Rose has plotted some 60 new archaeological sites that appear on the shores of the Gulf after this event, where previously there had only been a handful of scattered hunting camps. ‘These settlements boast well-built, permanent stone houses, long-distance trade networks, elaborately decorated pottery, domesticated animals, and even evidence for one of the oldest boats in the world,’ Rose says, before asking: ‘how could such highly developed settlements pop up so quickly, with no precursor populations to be found in the archaeological record? These new colonists may have come from the heart of the Gulf, displaced by rising water levels that plunged the once fertile landscape beneath the waters of the Indian Ocean.’
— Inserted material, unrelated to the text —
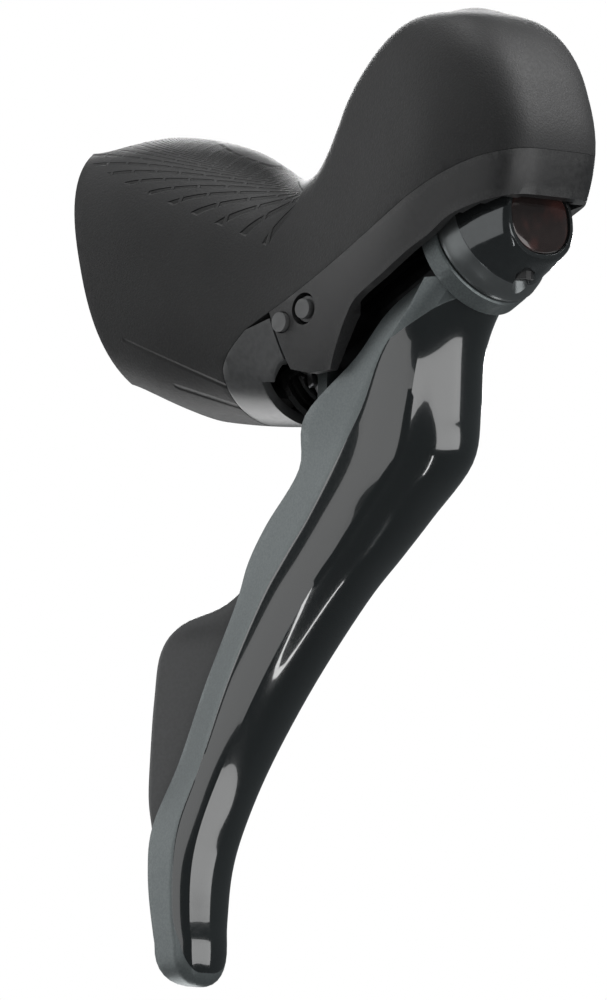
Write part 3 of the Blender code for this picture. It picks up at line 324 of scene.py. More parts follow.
class Nodes:
    """Short ways to add shader nodes to one material."""

    def __init__(self, tree):
        self.tree = tree
        self.place = tree.nodes.new("ShaderNodeTexCoord")

    def set(self, socket, value):
        if isinstance(value, bpy.types.NodeSocket):
            self.tree.links.new(value, socket)
        else:
            socket.default_value = value

    def math(self, operation, *values):
        node = self.tree.nodes.new("ShaderNodeMath")
        node.operation = operation
        for socket, value in zip(node.inputs, values):
            self.set(socket, value)
        return node.outputs[0]

    def axis(self, name):
        node = self.tree.nodes.new("ShaderNodeSeparateXYZ")
        self.tree.links.new(self.place.outputs["Object"], node.inputs[0])
        return node.outputs[name]

    def millimetres(self, name):
        return self.math("MULTIPLY", self.axis(name), 1000.0)

    def inside(self, value, low, high):
        """1 below low, 0 above high and smooth between."""
        return self.math("SUBTRACT", 1.0, self.step(value, low, high))

    def noise(self, scale, detail=3.0, stretch=(1, 1, 1)):
        """Noise of a number of cells to the metre, in the object's own space."""
        scaled = self.tree.nodes.new("ShaderNodeMapping")
        scaled.inputs["Scale"].default_value = stretch
        self.tree.links.new(self.place.outputs["Object"], scaled.inputs["Vector"])
        node = self.tree.nodes.new("ShaderNodeTexNoise")
        node.inputs["Scale"].default_value = scale
        node.inputs["Detail"].default_value = detail
        self.tree.links.new(scaled.outputs[0], node.inputs["Vector"])
        return node.outputs["Fac"]

    def step(self, value, low, high):
        """0 below low, 1 above high and smooth between."""
        node = self.tree.nodes.new("ShaderNodeMapRange")
        node.interpolation_type = "SMOOTHSTEP"
        self.set(node.inputs["Value"], value)
        self.set(node.inputs["From Min"], low)
        self.set(node.inputs["From Max"], high)
        return node.outputs["Result"]

    def span(self, value, low, high):
        """A 0 to 1 value stretched to between low and high."""
        node = self.tree.nodes.new("ShaderNodeMapRange")
        self.set(node.inputs["Value"], value)
        node.inputs["To Min"].default_value = low
        node.inputs["To Max"].default_value = high
        return node.outputs["Result"]

    def mix(self, share, first, second):
        node = self.tree.nodes.new("ShaderNodeMix")
        node.data_type = "RGBA"
        self.set(node.inputs["Factor"], share)
        self.set(node.inputs["A"], colour(first))
        self.set(node.inputs["B"], colour(second))
        return node.outputs["Result"]

    def blend(self, share, first, second):
        """first where share is 0, second where it is 1."""
        return self.math("ADD", first, self.math("MULTIPLY", share, second - first))

    def bump(self, shader, height, strength, distance, before=None):
        node = self.tree.nodes.new("ShaderNodeBump")
        node.inputs["Strength"].default_value = strength
        node.inputs["Distance"].default_value = distance
        self.tree.links.new(height, node.inputs["Height"])
        if before:
            self.tree.links.new(before, node.inputs["Normal"])
        self.tree.links.new(node.outputs[0], shader.inputs["Normal"])
        return node.outputs[0]

    def painted_edge_highlight(self, shader, base, edge_highlit, share):
        """Painted edge highlight: pointed places on the mesh made lighter, broken up by noise."""
        geometry = self.tree.nodes.new("ShaderNodeNewGeometry")
        pointed = self.step(geometry.outputs["Pointiness"], 0.56, 0.68)
        broken = self.step(self.noise(2600.0, 4.0), 0.35, 0.70)
        edge_light = self.math("MULTIPLY", self.math("MULTIPLY", pointed, broken), share)
        mixed = self.mix(edge_light, base, edge_highlit)
        self.tree.links.new(mixed, shader.inputs["Base Color"])
        return mixed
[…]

Sea level data show that, prior to the flood, the Gulf basin would have been an ideal refuge from the harsh deserts surrounding it, with fresh water supplied by the Tigris, Euphrates, Karun, and Wadi Baton Rivers, as well as by underground springs. This well-watered and fertile landmass may well have been host to early migrants out of Africa, and would have provided ‘a sanctuary throughout the Ice Ages when much of the region was rendered uninhabitable due to hyperaridity’, Rose said.
Persian Gulf: the first migration? (World Archaeology)
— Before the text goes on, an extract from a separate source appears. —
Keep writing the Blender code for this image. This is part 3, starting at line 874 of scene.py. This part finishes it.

Lost Civilization May Have Existed Beneath the Persian Gulf (Live Science)
It’s possible, then, that this “lost civilization” might be the source of the Basal Eurasians. This group would have been isolated from the Neanderthal populations living elsewhere in the region. Later, after the inundation of the Gulf, they could have migrated outward and contributed ancestry to the people who subsequently became the first farmers in both Israel and Iran. Form there, those farmers expanded and migrated into both Europe and India.
The flooding of the Persian Gulf has also been seen as a possible origin of the Sumerian creation myth, which became part of both the Epic of Gilgamesh and the story of Noah’s ark in the Bible. The location of this oasis and its geography also closely resemble the Biblical description and location of the Garden of Eden. The sudden appearance of the Sumerians among the Semitic-speaking peoples of the ancient Near East may also have helped kickstart civilization in this region, including the founding of cities like Eridu and Uruk which acted as places of trade and cultural transmission.